Attracting investment seems to be the only panacea for Indian economy's present state. But that is easier said than done. Though India has moved up in the World Bank's Ease of Doing Business index, from No.77 in 2018 to No. 63 last year, many feel it is still not enough. Now, with the economy on a downward spiral with seemingly no end in sight and India Inc smelling an opportunity to attract increased FDI from the US-China trade war, many believe this is the chance to go all out in the budget.
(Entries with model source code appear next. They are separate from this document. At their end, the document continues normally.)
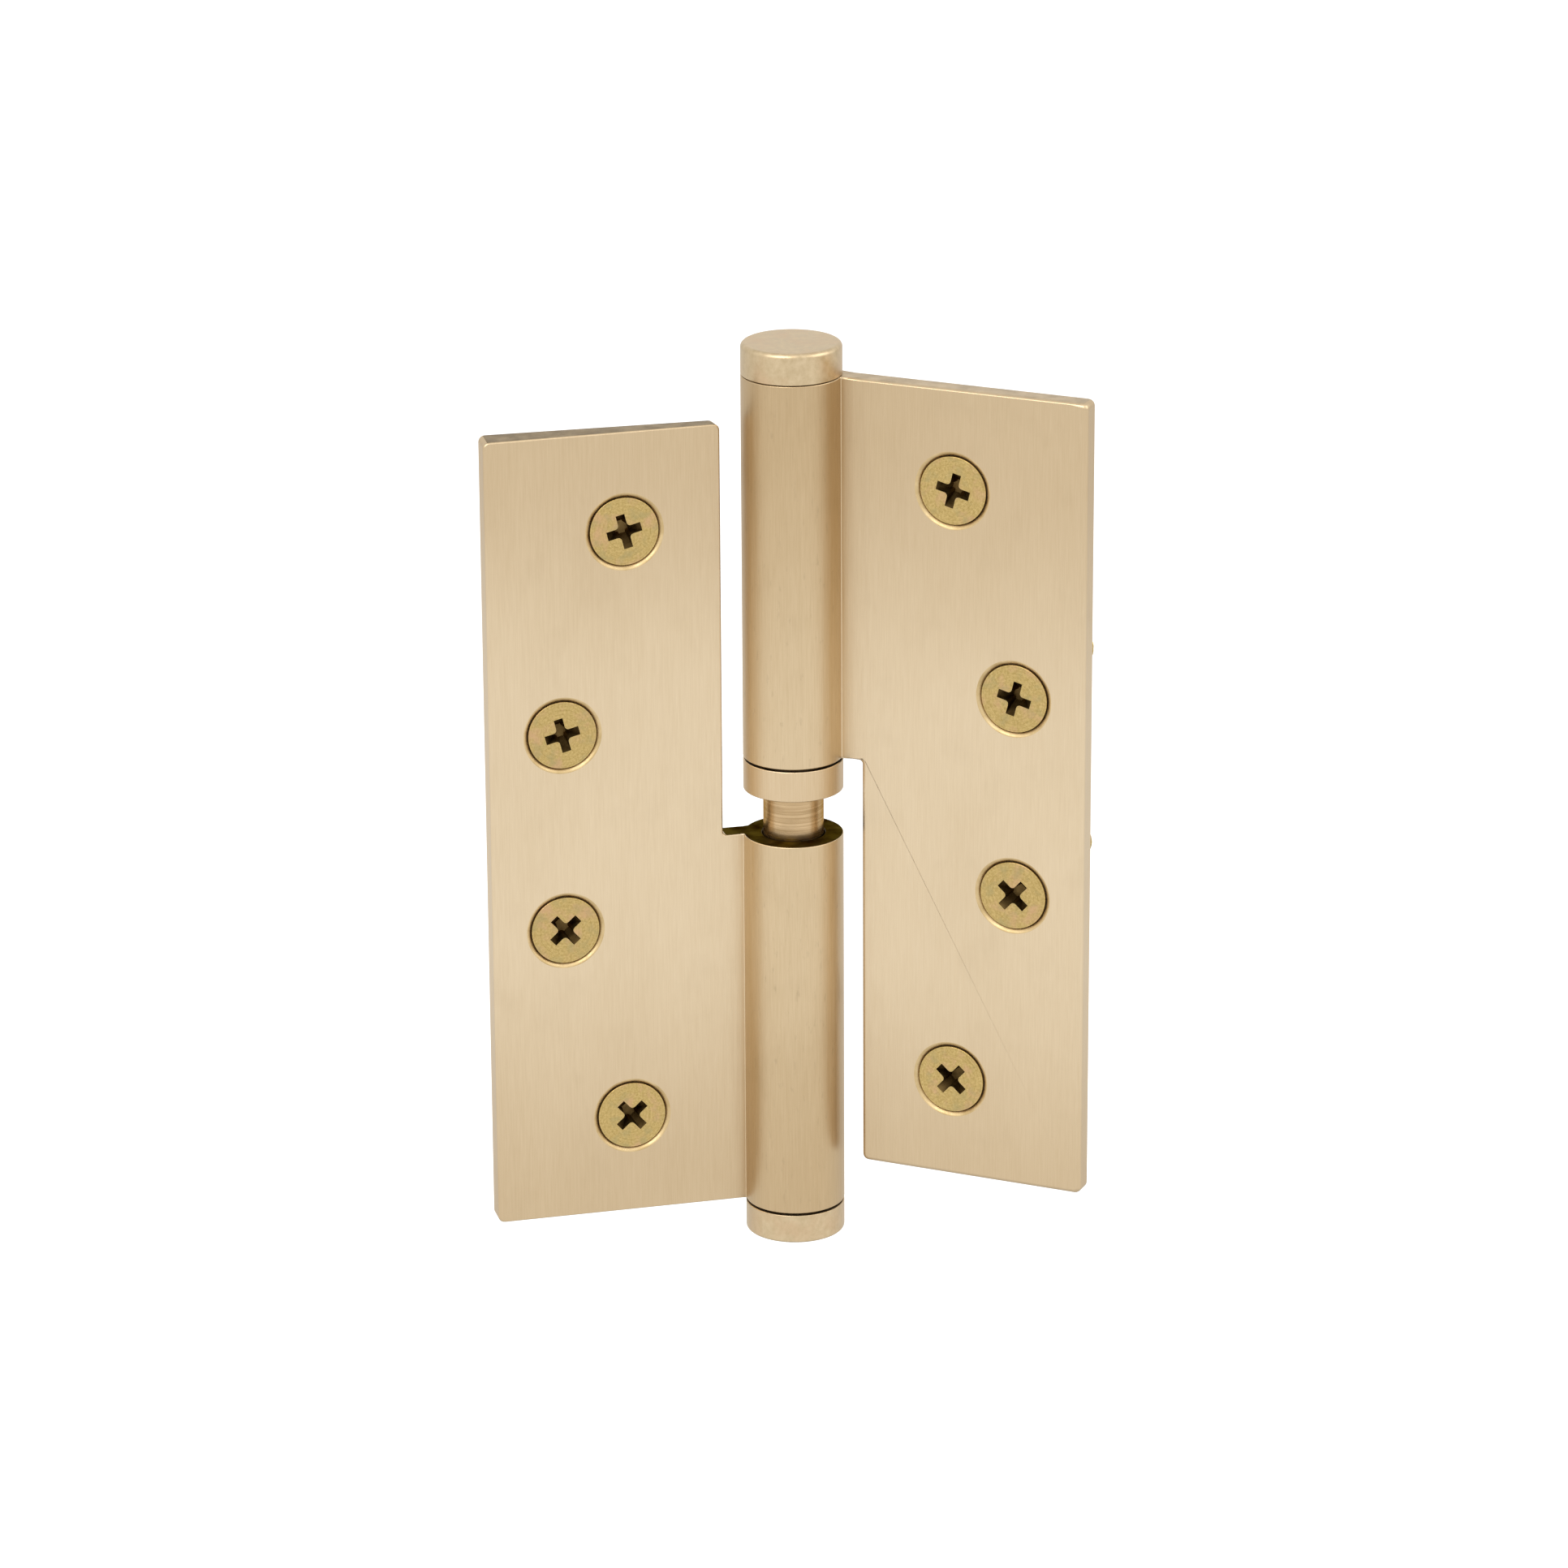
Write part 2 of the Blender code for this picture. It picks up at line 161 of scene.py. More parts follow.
for name, spot, size, power in SOFT_BOXES:
    box = bpy.data.lights.new(name, "AREA")
    box.shape = "SQUARE"
    box.size = size
    box.energy = power
    box_holder = bpy.data.objects.new(name, box)
    bpy.context.scene.collection.objects.link(box_holder)
    box_holder.location = spot
    box_holder.rotation_euler = (-Vector(spot)).to_track_quat("-Z", "Y").to_euler()
    box_holder.visible_camera = False


# Frame leaf
# The leaf that is screwed to the jamb: drawn brass bar with its barrel in one piece, the upper half cut away
# to clear the other knuckle, edges rounded, faces brushed upright, holes countersunk and the barrel bored.
LEAF_HEIGHT = 101.6 * MM
LEAF_WIDTH = 38.1 * MM
LEAF_THICKNESS = 3.0 * MM
LEAF_SETBACK = 0.75 * MM        # pin axis to the leaf's inner face
LEAF_CORNER = 0.8 * MM
FRAME_EDGE = 0.25 * MM          # rounding along the frame leaf's edges
DOOR_EDGE = 0.6 * MM            # the door leaf's edges are worn rounder
KNUCKLE_RADIUS = 6.2 * MM
KNUCKLE_LENGTH = 48.7 * MM
RIM_EDGE = 0.14 * MM            # rounding on the barrel's rims
CREASE = 0.14 * MM              # fillet between leaf and barrel
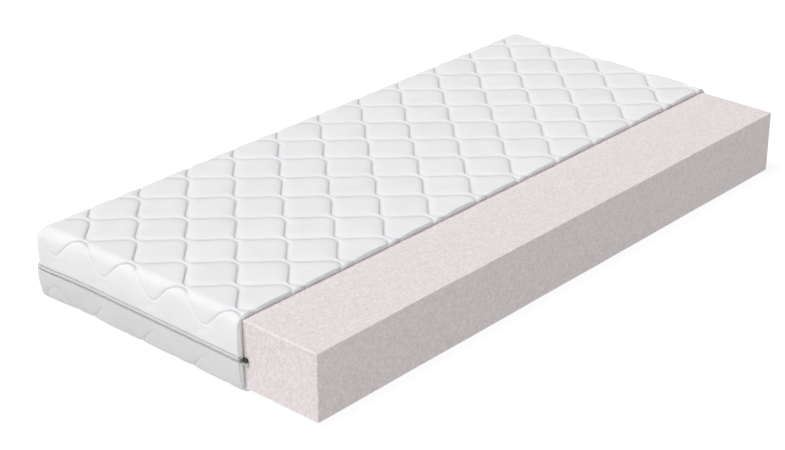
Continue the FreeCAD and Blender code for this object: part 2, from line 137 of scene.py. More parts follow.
def looped(loops):
    """Points and faces of a skin through closed loops, the last of which joins the first."""
    numbers = np.arange(len(loops) * len(loops[0])).reshape(len(loops), -1)
    numbers = np.concatenate([numbers, numbers[:1]], 0)
    return np.concatenate(loops), quads(np.concatenate([numbers, numbers[:, :1]], 1))


def outward_of(ring):
    """Unit directions out of an anticlockwise plan outline, one at each of its points."""
    tangent = np.roll(ring, -1, 0) - np.roll(ring, 1, 0)
    outward = np.stack([tangent[:, 1], -tangent[:, 0]], 1)
    return outward / np.linalg.norm(outward, axis=1)[:, None]


def noise_field(seed, waves=9):
    """A smooth random height over the plane, from a few crossed sine waves of unit height in all."""
    random = np.random.default_rng(seed)
    angle = random.uniform(0, 2 * np.pi, waves)
    scale = random.uniform(0.55, 1.6, waves)
    phase = random.uniform(0, 2 * np.pi, waves)

    def height(x, y, wavelength):
        total = np.zeros_like(np.asarray(x, float))
        for a, s, p in zip(angle, scale, phase):
            total += np.sin((x * np.cos(a) + y * np.sin(a)) * 2 * np.pi * s / wavelength + p)
        return total / math.sqrt(waves) / 1.6
    return height


# --- Stitch lines

def wave(y):
    """How far a stitch line's wave stands from its middle at y, and its slope. Crests are tangent arcs."""
    along = np.asarray(y, float) - FIRST_Y
    turn = np.round(along / (PERIOD / 2))
    offset = along - turn * PERIOD / 2
    sign = np.where(turn % 2 == 0, 1.0, -1.0)
    arc_end = BEND * math.sin(STEEP)
    near = np.minimum(np.abs(offset), arc_end)
    straight = (np.abs(offset) - near) * math.tan(STEEP)
    height = SWEEP - BEND + np.sqrt(BEND ** 2 - near ** 2) - straight
    slope = near / np.sqrt(BEND ** 2 - near ** 2)
    return sign * height, slope


def line_x(number, y):
    """Where a numbered stitch line crosses y. Even lines lean towards -X at FIRST_Y, odd ones to +X."""
    lean = np.where(np.asarray(number) % 2 == 0, -1.0, 1.0)
    return FIRST_X + (number + 0.5) * PITCH + lean * wave(y)[0]


def stitch_distance(x, y):
    """The distance from a point of the flat cloth to the nearest stitch line."""
    _, slope = wave(y)
    nearest = np.full(np.shape(x), 1.0)
    guess = np.round((x - FIRST_X) / PITCH - 0.5)
    for step in (-1, 0, 1):
        gap = np.abs(x - line_x(guess + step, y)) / np.sqrt(1 + slope ** 2)
        nearest = np.minimum(nearest, gap)
    return nearest


# --- The lid's net

ROW_STEP = 0.0062
CELL_COLUMNS = 12
# From the panel to an end wall's stitch line or the back wall's rim, from there to the hem strip, and in it
WALL_COLUMNS = (13, 11, 6)
FAN_STEPS = 12
PANEL_X = UPPER_HIGH.x - CORNER
PANEL_Y = UPPER_HIGH.y - CORNER
# The first and last stitch lines on the panel
FIRST_LINE = math.ceil((-PANEL_X - FIRST_X + SWEEP) / PITCH - 0.5)
LAST_LINE = math.floor((PANEL_X - FIRST_X) / PITCH - 0.5)


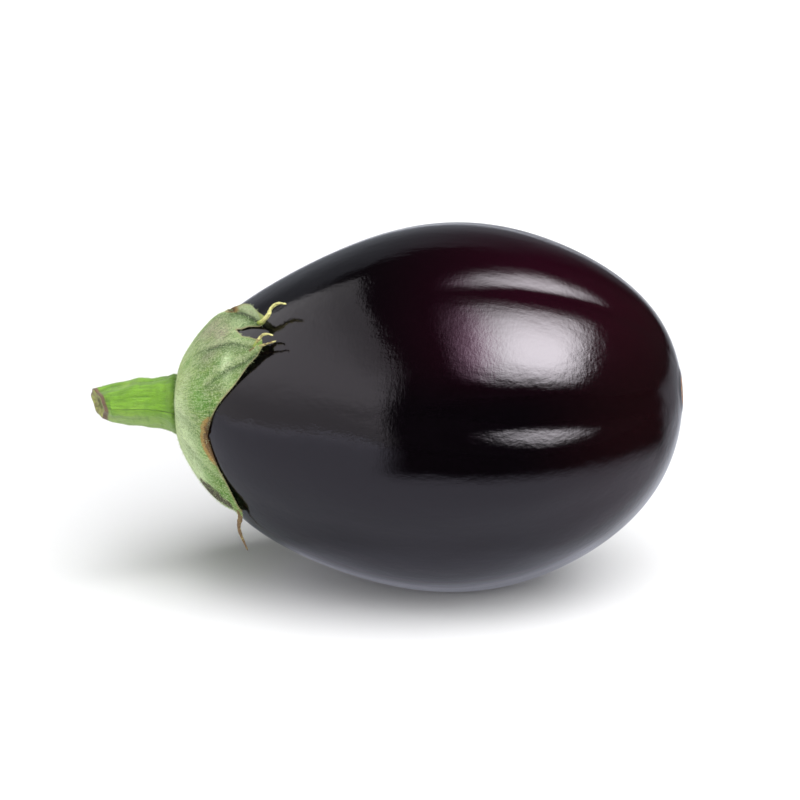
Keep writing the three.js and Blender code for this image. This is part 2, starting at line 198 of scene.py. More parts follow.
# %% Helpers for meshes
def new_piece(name, points, faces, finish, marks=None):
    """A smooth mesh object at the origin, in metres, with one float attribute for each mark."""
    mesh = bpy.data.meshes.new(name)
    mesh.from_pydata(points.tolist(), [], faces)
    mesh.shade_smooth()
    for mark, values in (marks or {}).items():
        layer = mesh.attributes.new(mark, "FLOAT", "POINT")
        layer.data.foreach_set("value", np.asarray(values, np.float32))
    mesh.materials.append(finish)
    mesh.update()
    piece = bpy.data.objects.new(name, mesh)
    bpy.context.scene.collection.objects.link(piece)
    print(name, "has", len(points), "points and", len(faces), "faces")
    return piece


def ring_faces(rows, sides, first=0):
    """Quads between rings of points that go round +X clockwise as seen from its tip."""
    faces = []
    for i in range(rows - 1):
        for j in range(sides):
            a, b = first + i * sides + j, first + i * sides + (j + 1) % sides
            faces.append((a, a + sides, b + sides, b))
    return faces


def cap_faces(pole, first, sides, outward):
    """Triangles from a pole to a ring."""
    turns = [(pole, first + j, first + (j + 1) % sides) for j in range(sides)]
    return turns if outward else [face[::-1] for face in turns]


# %% [markdown]
# ## Writing finishes as sums
#
# A finish is a tree of nodes, and long trees are hard to read. Here a socket is wrapped so that
# it can be added, multiplied and raised like a number; every operator makes one Math node. Other
# nodes are made by one method that takes the kind, then the settings, then the sockets.


# %% A wire that adds up, and a finish to hold it
class Wire:
    """An output socket that behaves like a number."""

    def __init__(self, finish, socket):
        self.finish, self.socket = finish, socket

    def sum(self, operation, *values):
        node = self.finish.tree.nodes.new("ShaderNodeMath")
        node.operation = operation
        for slot, value in zip(node.inputs, values):
            self.finish.feed(slot, value)
        return Wire(self.finish, node.outputs[0])

    def __add__(self, other):
        return self.sum("ADD", self, other)

    def __radd__(self, other):
        return self.sum("ADD", other, self)

    def __sub__(self, other):
        return self.sum("SUBTRACT", self, other)

    def __rsub__(self, other):
        return self.sum("SUBTRACT", other, self)

    def __mul__(self, other):
        return self.sum("MULTIPLY", self, other)

    def __rmul__(self, other):
        return self.sum("MULTIPLY", other, self)

    def __truediv__(self, other):
        return self.sum("DIVIDE", self, other)

    def __rtruediv__(self, other):
        return self.sum("DIVIDE", other, self)

    def __pow__(self, other):
        return self.sum("POWER", self, other)

    def __rpow__(self, other):
        return self.sum("POWER", other, self)

    def above(self, low, high):
        """0 below low, 1 above high, smooth between."""
        node = self.finish.node("ShaderNodeMapRange", {"interpolation_type": "SMOOTHSTEP"},
                                {"Value": self, "From Min": low, "From Max": high})
        return Wire(self.finish, node.outputs[0])


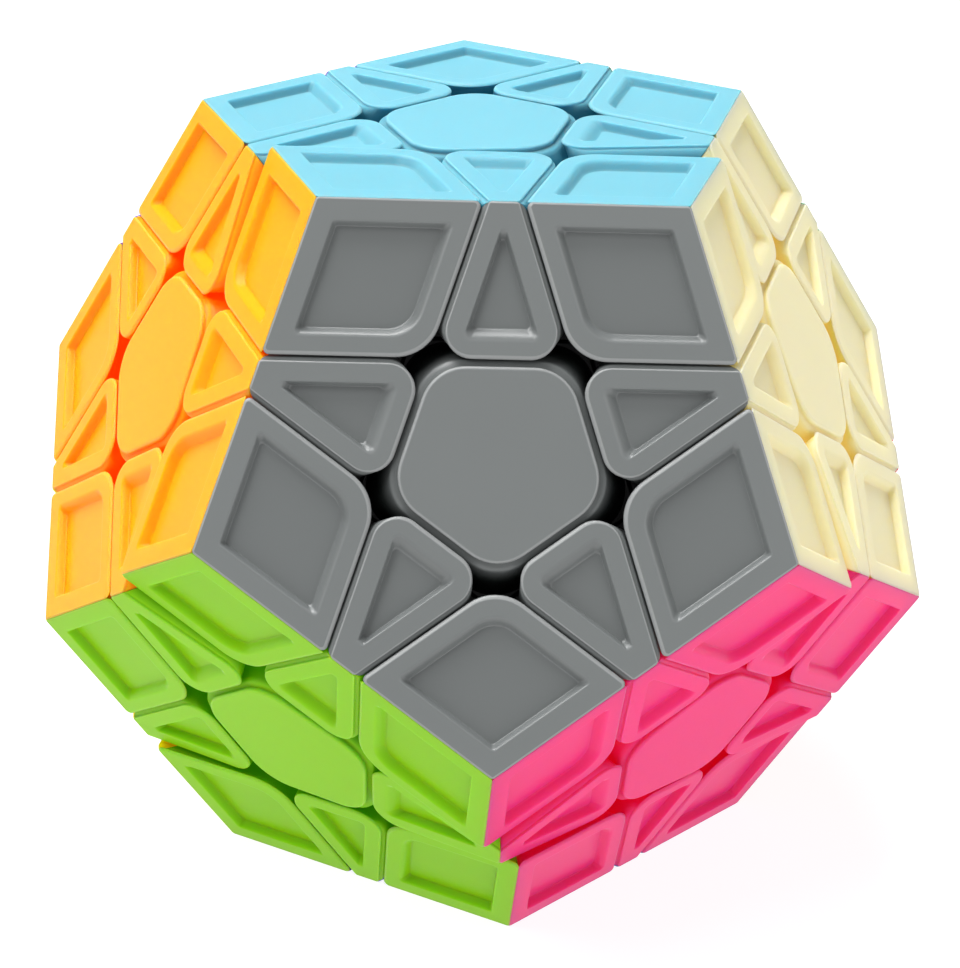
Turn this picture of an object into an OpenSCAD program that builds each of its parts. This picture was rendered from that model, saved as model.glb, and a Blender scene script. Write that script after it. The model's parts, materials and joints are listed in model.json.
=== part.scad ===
// Dodecahedron twisty puzzle: twelve turning layers on a sprung core.
// It stands on its dark blue face, with +Z up and the origin at the middle of that face.

/* [Body] */
// Length of one edge of the dodecahedron
edge_len = 31; // [25:0.5:40]
// Width of an edge tile where it reaches the puzzle's edge
tile_tip_w = 3.2; // [2.4:0.1:4.4]
// Gap between neighbouring pieces
piece_gap = 0.3; // [0.2:0.05:0.5]
// Gap between the coloured shells of one piece
shell_gap = 0.1; // [0.06:0.02:0.2]

/* [Coloured shells] */
// Depth of a coloured shell and of a centre cap
shell_depth = 4; // [3:0.1:5]
// Corner radius of a centre cap
cap_round = 4; // [2:0.1:5]
// Radius of a corner tile's inner corner
corner_tile_round = 3.9; // [2:0.1:5]
// Radius of an edge tile's two inner corners
edge_tile_round = 2.2; // [1:0.1:3]
// Depth of the sunken pocket in a tile
pocket_depth = 0.7; // [0.4:0.1:1.2]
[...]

Business body ASSOCHAM has its checklist to improve 'ease of doing business' pat down, such as faster allotment of land/warehouses (fix timeline, online tracking of application, including for land acquirement), digitisation of land records and judicial reforms for greater contract enforcement. “Though India's ranking in ease of doing business has improved at the national level, many states need to catch up by addressing ground level constraints and simplifying the approval process,” says Niranjan Hiranandani, president of ASSOCHAM as well as real estate body NAREDCO.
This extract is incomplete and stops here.